I prefaced my question with some probably over-baked concerns about the direction that the craft of writing in general, and his writing in particular, were headed in the face of this new medium, the Web.
“You are the greatest writer I have ever met in my life,” I told him. “Is there no room for writing in this medium? Is there no room for you in this medium to be the writer that I know you really are?”
I don’t remember what his response was exactly, other than it was gracious and, I sensed, grateful that I had said that. I seem to remember that the answer was quite a bit wiser than my perhaps over-anguished question.
Thankfully, David would soon sign on with the New York Times, and as it developed, his greatest writing was still ahead of him. I for one am grateful to the New York Times for recognizing David Carr for what he truly was, and giving him their platform to exercise his craft and to make an example, for anyone in the world who was paying attention, of his own humanity, humility and honesty.
I am also grateful for something else. Even if I did it in a way that was no less awkward than our first encounter at the offices of the Twin Cities Reader a decade earlier, today I am so very glad that I got to pay tribute to David Carr, in his presence, as the greatest writer I have ever met.

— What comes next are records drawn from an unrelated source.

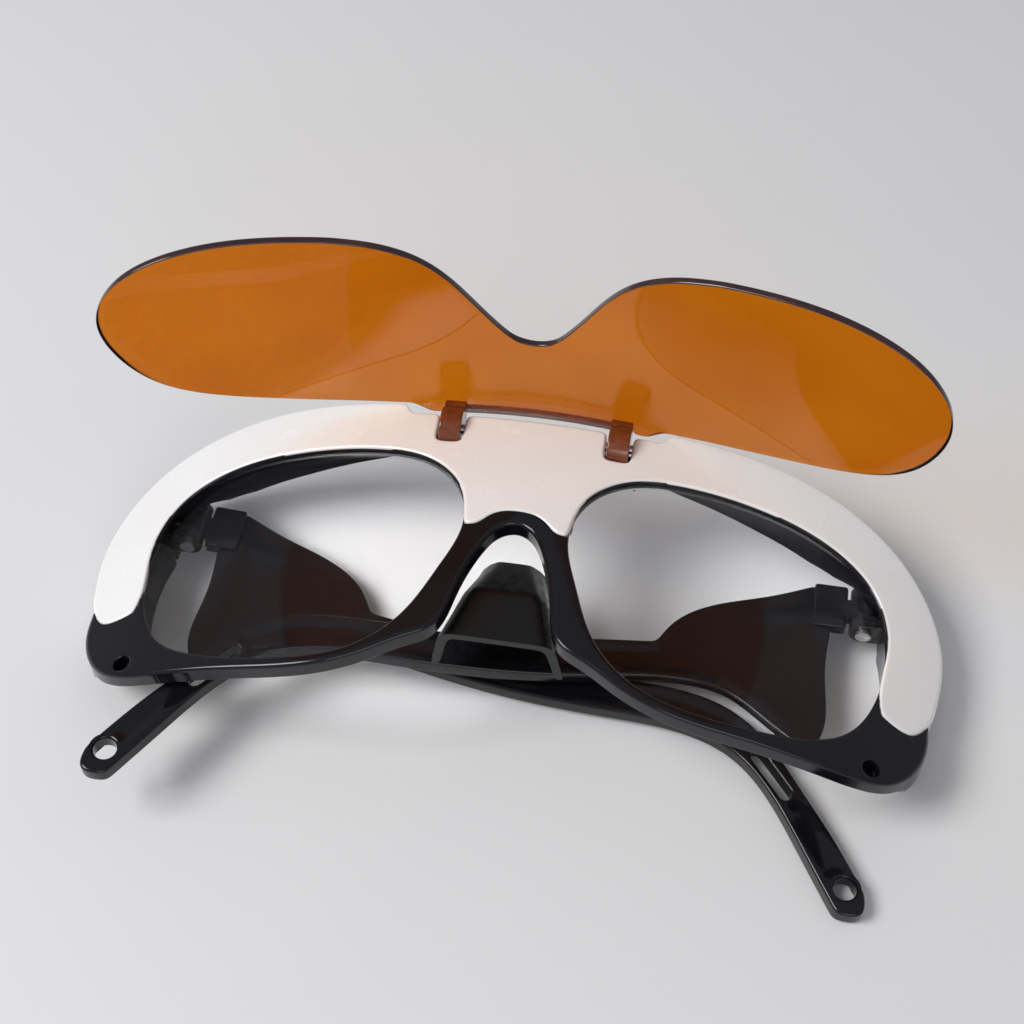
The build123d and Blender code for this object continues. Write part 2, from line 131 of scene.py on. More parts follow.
ARM_TOP = [(36.6, -2.8), (48.0, -4.6), (66.0, -8.0), (90.0, -9.6), (102.5, -12.0), (113.0, -20.0),
           (118.0, -26.5), (123.5, -34.0), (129.6, -43.6)]
TIP_END = [(129.6, -43.6), (129.4, -47.6), (125.0, -48.0)]
ARM_LOW = [(125.0, -48.0), (118.0, -36.5), (112.5, -28.0), (105.5, -21.0), (98.0, -17.8),
           (82.0, -16.2), (60.0, -14.4), (44.0, -11.6), (30.0, -10.0), (23.5, -11.2),
           (18.0, -14.6), (13.0, -18.4), (8.2, -21.4)]
SHIELD_FRONT = [(8.2, -21.4), (6.6, -19.0), (6.2, -6.0), (5.8, 4.6)]
BOW = [(3.0, 0.0, 2.4), (20.0, 1.3, 2.2), (45.0, 1.2, 2.8), (70.0, -0.6, 3.2), (90.0, -2.2, 3.2),
       (105.0, -3.2, 3.2), (118.0, -3.7, 3.2), (133.0, -4.3, 3.2)]
ARM_START = (9.0, 4.6)
# How deep the panel on each arm's face side is sunk; the CAD's arm has none.
PANEL_DEPTH = 0.45
# The arm's hinge leaf ends 0.3 inside the arm, past the CAD's leaf.
LEAF = [(3.2, 4.6), (9.3, 4.6), (9.3, 13.6), (3.2, 13.6), (3.2, 4.6)]
LEAF_T = 2.6
KNUCKLE_LOW = 7.1
KNUCKLE_R = 2.6
# Height above KNUCKLE_LOW and inset of each ring up the knuckle
KNUCKLE_RINGS = [(0, 0.25), (0.08, 0.08), (0.25, 0), (3.55, 0), (3.72, 0.08), (3.8, 0.25)]


# ---- lines ----
def spline(points, step=0.9, closed=False):
    """Points about every step mm along the smooth curve through the given points."""
    p = np.array(points, float)
    if closed:
        p = np.vstack([p, p[:1]])
    h = np.linalg.norm(np.diff(p, axis=0), axis=1)
    t = np.concatenate([[0.0], np.cumsum(h)])
    n = len(t)
    a = np.zeros((n, n))
    b = np.zeros_like(p)
    a[0, 0] = a[-1, -1] = 1.0
    for i in range(1, n - 1):
        a[i, i - 1], a[i, i], a[i, i + 1] = h[i - 1], 2 * (h[i - 1] + h[i]), h[i]
        b[i] = 6 * ((p[i + 1] - p[i]) / h[i] - (p[i] - p[i - 1]) / h[i - 1])
    if closed:
        a[0, -1] = -1.0
        a[-1] = 0.0
        a[-1, -2], a[-1, 0], a[-1, 1] = h[-1], 2 * (h[-1] + h[0]), h[0]
        b[-1] = 6 * ((p[1] - p[0]) / h[0] - (p[0] - p[-2]) / h[-1])
    m = np.linalg.solve(a, b)
    count = max(2, int(round(t[-1] / step)))
    u = np.linspace(0, t[-1], count + 1)
    i = np.clip(np.searchsorted(t, u, side="right") - 1, 0, n - 2)
    left, right = (u - t[i])[:, None], (t[i + 1] - u)[:, None]
    w = h[i][:, None]
    out = (
        m[i] * right**3 / (6 * w) + m[i + 1] * left**3 / (6 * w)
        + (p[i] / w - m[i] * w / 6) * right + (p[i + 1] / w - m[i + 1] * w / 6) * left
    )
    return out[:-1] if closed else out


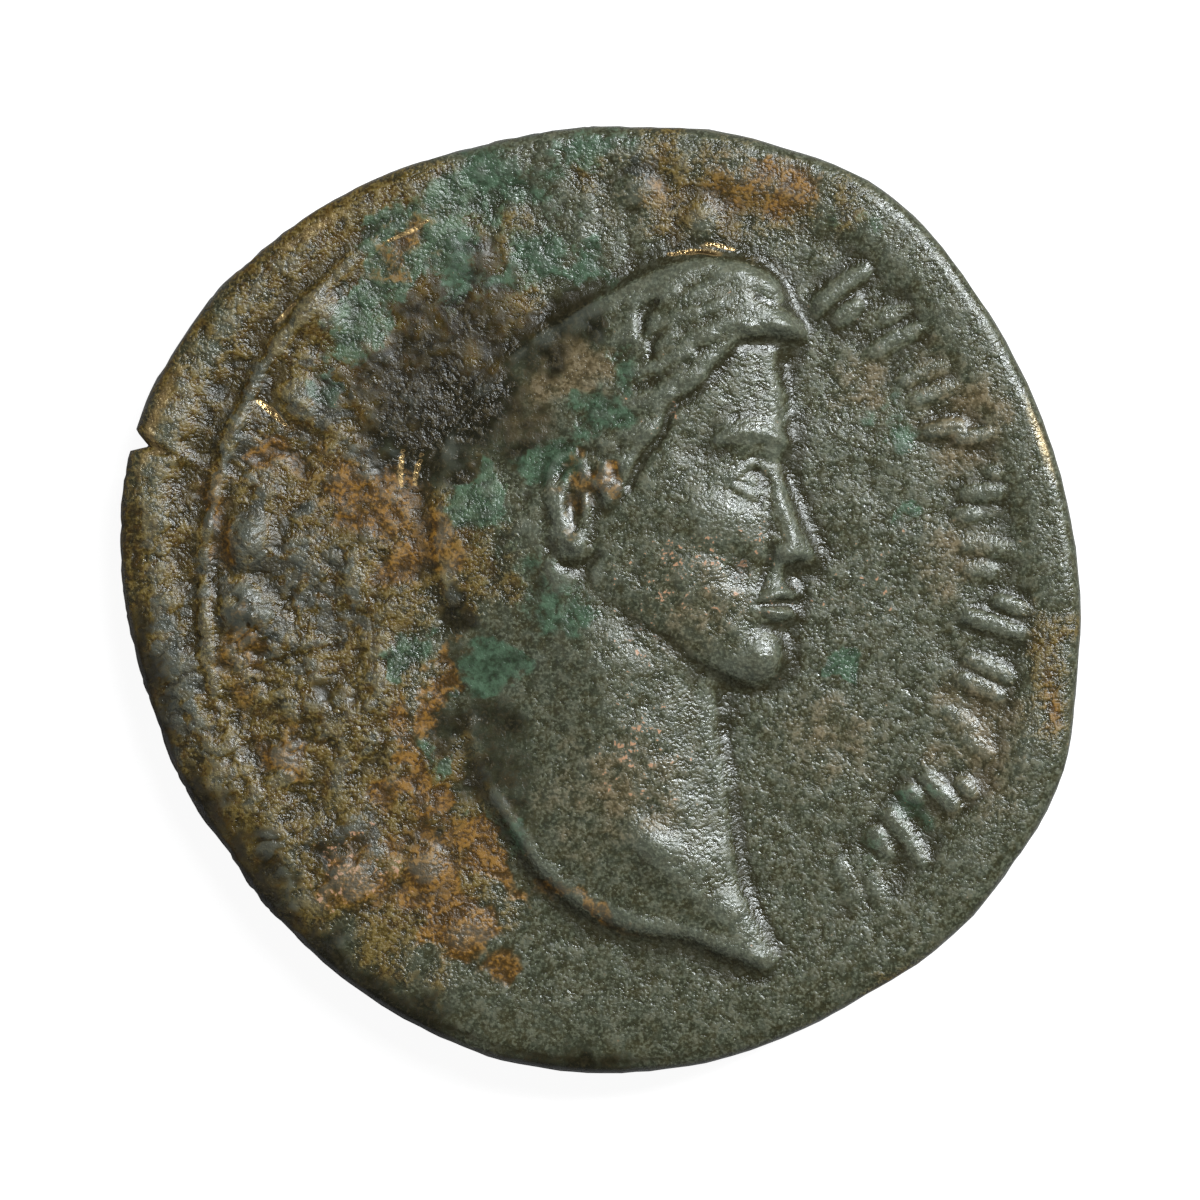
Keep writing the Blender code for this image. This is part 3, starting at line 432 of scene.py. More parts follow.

I knew that was true then—no one I had ever personally encountered was as great as David Carr, and as a journalist—that odd class of the over-privileged and underpaid—I had already met some fine contenders to that title.
What I did not know in 2000, and would not learn for several more years, was that David Carr may have been just about the greatest writer that anyone has ever met.
Peace be upon your fine human soul, David Carr.
“I’ve seen enough to know that we all carry a measure of guilt and innocence among us.” — David Carr
Wonderful stuff, Kevin.
Thanks, Adam. The quotes are reconstructed from memory of course, but it’s as accurate as memory can make it. I really wish I’d have had even one year under Carr as a reporter.